Methods: To accomplish this goal, we rely on participant observation techniques and key informant interviews with rangers and other conservation officials within key conservation spaces. We will travel with rangers on their daily patrols and document the frequency, contexts and outcomes associated with technology use.
Anticipated Results: By examining the contexts and frequency with which conservation managers rely on mobile technologies, we will construct a typology of the different technologies and identify how they work to make facile categorizations of people and places. Using these results, we will actively work with policy makers to highlight the unintended consequences of these technologies in conservation governance.
Significance: This project is important because it sheds light on the ways in which ostensibly positive and uniform technologies of conservation governance succeed in simplifying livelihood production practices and the categorization of people and places. These technologies, coupled with coercive wildlife management policies, exacerbate vulnerability to social produced hazards.
Outcomes: This project sought to understand how, where, when and under what conditions the State relies on technologies of conservation governance such as electric fences, two-way radios, infra-red cameras and other mobile and immobile objects to combat threats to biodiversity in wildlife-rich landscapes. Though case studies from protected areas in Kenya, key wildlife officials such as rangers and game wardens work with donor agencies to facilitate the implementation of these technologies as key “silver-bullet” solutions to long-standing conservation failures. In one case, the construction of a fixed electric fence around an entire protected areas serves to further limit local peoples interactions with the forest, casting them as agents of deforestation without placing local peoples’ interactions within a historical or cultural context. The fence is therefore the technological product of state failures to understand how local peoples have interacted with landscapes that embody their cultural and environmental history in place.

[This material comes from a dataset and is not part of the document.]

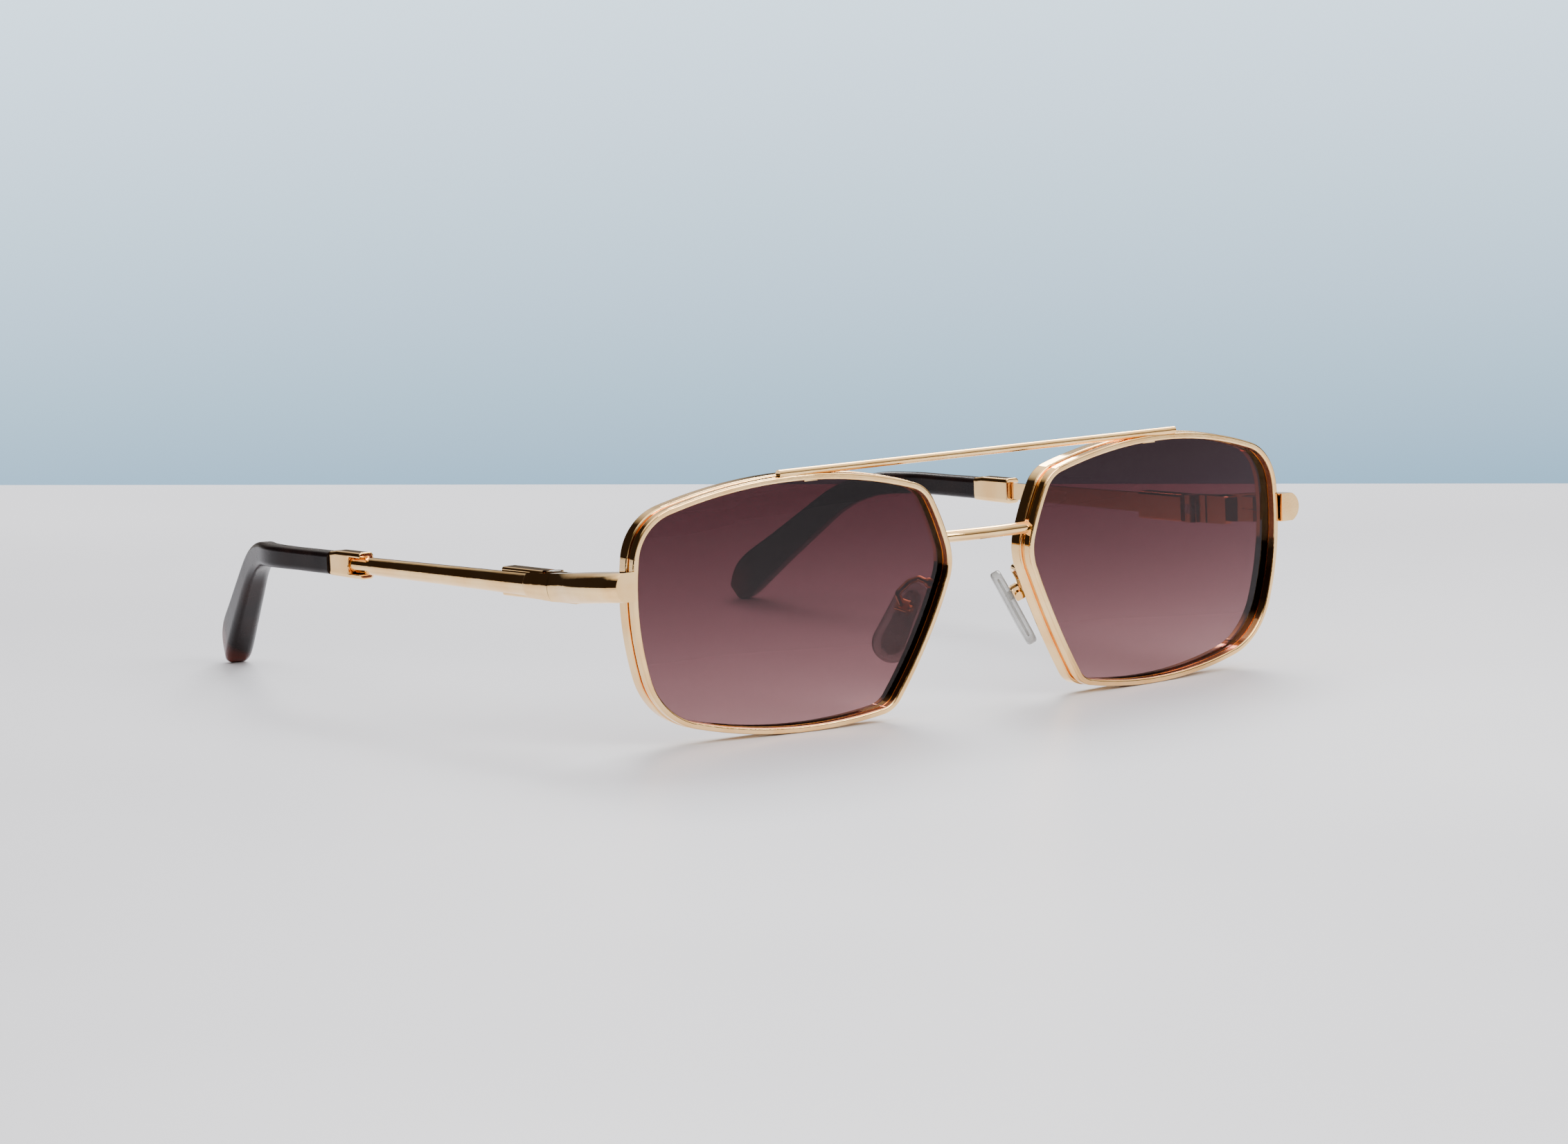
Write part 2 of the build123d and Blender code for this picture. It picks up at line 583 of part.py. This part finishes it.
front_rim, rear_rim = make_rims()
splice_box = Box(FRONT_WIRE_WIDTH * 8, SPLICE_THICKNESS, RIM_DEPTH * 4)
splice_cut = Pos(max(u for u, v in LENS_CORNERS), SPLICE_HEIGHT, 0) * splice_box
rim_splice = to_front * ((front_rim + rear_rim) & splice_cut)
front_rim = to_front * (front_rim - splice_cut)
rear_rim = to_front * (rear_rim - splice_cut)
rims = [front_rim, rear_rim, rim_splice]
add_pair("front_rim", front_rim)
add_pair("rear_rim", rear_rim)
add_pair("rim_splice", rim_splice)
lens = to_front * make_lens()
add_pair("lens", lens)
nodes["bridge"] = make_bridge(rims)
brow_bar = make_brow_bar(rims)
nodes["brow_bar"] = brow_bar
add_pair("brow_saddle", make_brow_saddle([brow_bar, lens, *rims]))

# Hinge, on the front's side and on the temple's side
add_pair("hinge_leaf", to_temple * make_hinge_leaf())
hinge_screw = slotted_screw(
    HINGE_SCREW_RADIUS, HINGE_SCREW_HEAD_RADIUS, HINGE_SCREW_HEAD_HEIGHT, -HALF_HEIGHT, HALF_HEIGHT
)
add_pair("hinge_screw", to_temple * hinge_screw)
add_pair("hinge_slider", to_temple * make_slider())
nut = lengthwise(NUT_RADIUS, NUT_FRONT, NUT_FRONT + NUT_LENGTH)
nut -= lengthwise(SLIDER_ROD_RADIUS, NUT_FRONT, NUT_FRONT + NUT_LENGTH)
add_pair("slider_nut", to_temple * nut)
add_pair("hinge_spring", to_temple * make_spring())
add_pair("spring_housing", to_temple * make_housing())
add_pair("housing_plug", to_temple * lengthwise(HOUSING_BORE_RADIUS, PLUG_FRONT, HOUSING_BACK))

# Temple
bar = make_temple_bar()
route = tip_route()
wire = make_core_wire(route)
add_pair("temple_head", to_temple * make_temple_head())
add_pair("temple_bar", to_temple * bar)
add_pair("core_wire", to_temple * wire)
add_pair("ferrule", to_temple * (make_ferrule(bar) - wire))
add_pair("temple_tip", to_temple * make_tip(route, wire))

# End piece and the rim's closing block
upper_block, lower_block, lock_screw = make_lock_block()
to_lock = Pos(*LOCK_BLOCK_POSITION)
end_piece = to_temple * make_end_piece()
for cut in rims + [to_lock * Box(*LOCK_BLOCK_SIZE), to_temple * make_hinge_leaf()]:
    end_piece -= cut
add_pair("end_piece", end_piece.solids().sort_by(SortBy.VOLUME)[-1])
for name, piece in (("lock_block_upper", upper_block), ("lock_block_lower", lower_block)):
    piece = to_lock * piece
    for rim in rims:
        piece -= rim
    add_pair(name, piece.solids().sort_by(SortBy.VOLUME)[-1])
add_pair("lock_screw", to_lock * lock_screw)

# Nose pads
pad_box = make_pad_box()
pad_insert = make_pad_insert()
add_pair("pad_arm", make_pad_arm([lens, *rims, to_pad * pad_box]))
add_pair("pad_box", to_pad * pad_box)
add_pair("pad_screw", to_pad * make_pad_screw())
add_pair("pad_insert", to_pad * pad_insert)
add_pair("nose_pad", to_pad * make_nose_pad(pad_insert))

# Put the origin at the bottom centre of the whole
boxes = [shape.bounding_box() for shape in nodes.values()]
front_end = min(box.min.Y for box in boxes)
back_end = max(box.max.Y for box in boxes)
shift = Pos(0, -(front_end + back_end) / 2, -min(box.min.Z for box in boxes))
for name, shape in nodes.items():
    placed = shift * shape
    export_step(placed, f"parts/{name}.step")
    print(name, placed.is_valid, len(placed.solids()), round(placed.volume, 2))
print("shift", tuple(shift.position))
print("hinge", tuple((shift * to_temple).position))
tip_middle = (shift * to_temple * Pos(*(route @ 0.5))).position
print("tip middle", tuple(tip_middle), tuple(route % 0.5))
print("pad pivot", tuple((shift * to_pad * Pos(*PAD_PIVOT)).position), tuple(to_pad.x_axis.direction))
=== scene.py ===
# %% [markdown]
# # Aviator sunglasses
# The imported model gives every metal, lens and plastic part at its real size, in metres. This lesson adds what makes
# them look real: polished pale gold, gradient lenses, dark acetate tips, clear silicone pads, and softened corners on
# the two cast ferrules. The first cell loads that model as a fixed frame.

# %% Load the frame
import json
from math import cos, radians, sin

import bpy
from mathutils import Matrix, Vector


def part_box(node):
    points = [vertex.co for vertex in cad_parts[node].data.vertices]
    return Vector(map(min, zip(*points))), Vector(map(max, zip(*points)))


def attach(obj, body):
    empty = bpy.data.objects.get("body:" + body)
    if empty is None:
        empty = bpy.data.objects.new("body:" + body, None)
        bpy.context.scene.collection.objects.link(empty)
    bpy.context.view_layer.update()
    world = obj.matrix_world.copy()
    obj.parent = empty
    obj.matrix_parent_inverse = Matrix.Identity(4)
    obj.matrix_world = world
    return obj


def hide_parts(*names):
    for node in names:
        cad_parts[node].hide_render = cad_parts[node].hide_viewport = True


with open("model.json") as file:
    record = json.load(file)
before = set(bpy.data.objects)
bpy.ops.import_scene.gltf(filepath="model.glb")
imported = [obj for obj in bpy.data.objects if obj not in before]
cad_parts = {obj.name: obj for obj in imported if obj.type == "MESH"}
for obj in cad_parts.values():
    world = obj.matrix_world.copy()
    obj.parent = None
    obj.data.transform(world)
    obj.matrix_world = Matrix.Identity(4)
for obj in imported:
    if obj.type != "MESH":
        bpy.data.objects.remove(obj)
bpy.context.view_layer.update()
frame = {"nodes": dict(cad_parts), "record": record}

nodes = frame["nodes"]
bpy.ops.object.select_all(action="DESELECT")

# %% [markdown]
# ## Camera
# A long lens from the front left, a little above the table. A long lens keeps the two sides of the front nearly
# parallel, which is how small products are usually shown. The camera is placed on a circle round a point of the
# glasses: azimuth and elevation say where it stands, and a small roll keeps the far edge of the table level.

# %% Camera
AZIMUTH = radians(-36.5)
ELEVATION = radians(7.19)
ROLL = radians(-1.711)
DISTANCE = 1.04527
FOCAL_LENGTH = 145.51
SENSOR_WIDTH = 36
NEAREST = 0.05
FARTHEST = 50
TARGET = Vector((-0.02687, -0.05306, 0.02368))

away = Vector((sin(AZIMUTH) * cos(ELEVATION), -cos(AZIMUTH) * cos(ELEVATION), sin(ELEVATION)))
level = Vector((cos(AZIMUTH), sin(AZIMUTH), 0))
upright = away.cross(level)
right = level * cos(ROLL) + upright * sin(ROLL)
up = upright * cos(ROLL) - level * sin(ROLL)
camera_data = bpy.data.cameras.new("camera")
camera_data.lens = FOCAL_LENGTH
camera_data.sensor_width = SENSOR_WIDTH
camera_data.clip_start = NEAREST
camera_data.clip_end = FARTHEST
camera = bpy.data.objects.new("camera", camera_data)
bpy.context.scene.collection.objects.link(camera)
turn = Matrix((right, up, away)).transposed().to_4x4()
camera.matrix_world = Matrix.Translation(TARGET + away * DISTANCE) @ turn
bpy.context.scene.camera = camera
print("camera at", [round(v, 3) for v in camera.matrix_world.translation])

# %% [markdown]
# ## Shader maths
# A pattern is easiest to read as a formula. One small class stands for a socket and turns + - * ** into Math nodes,
# and one method makes any other node, with its settings first and its sockets after.


# %% Sockets that can be added and multiplied
class Sock:
    """A node's output that can be used in a formula."""

    def __init__(self, recipe, socket):
        self.recipe = recipe
        self.socket = socket

    def math(self, operation, first, *rest):
        return self.recipe.node("ShaderNodeMath", {"operation": operation}, dict(enumerate((first, *rest))))

    def __add__(self, other):
        return self.math("ADD", self, other)

    def __radd__(self, other):
        return self.math("ADD", other, self)

    def __rsub__(self, other):
        return self.math("SUBTRACT", other, self)

    def __mul__(self, other):
        return self.math("MULTIPLY", self, other)

    def __pow__(self, other):
        return self.math("POWER", self, other)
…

In the second case study, the implementation of mobile two-ways radio systems in large protected areas was used to report the presence of illegal cattle grazing which are thought to influence the density and distribution of wildlife. These sighting of wildlife are communicated through a wide network of driver-guides, rangers, and protected area managers. In each instance of transmission between these agents, information regarding the herd owner, size of the herd, the location of the herd and how best to deal with the offenders is made available instantaneously, and fines are levied on herd owners. Such instant communication flows oversimplify the nature of livestock movements and similarly fail to understand the broader contexts for these “transgressions”. Thus the fixed electric fence and mobile radio serve to reinforce popular but incorrect understandings of local peoples’ interactions with the environment, without placing these technologies within wider or denser networks of interaction.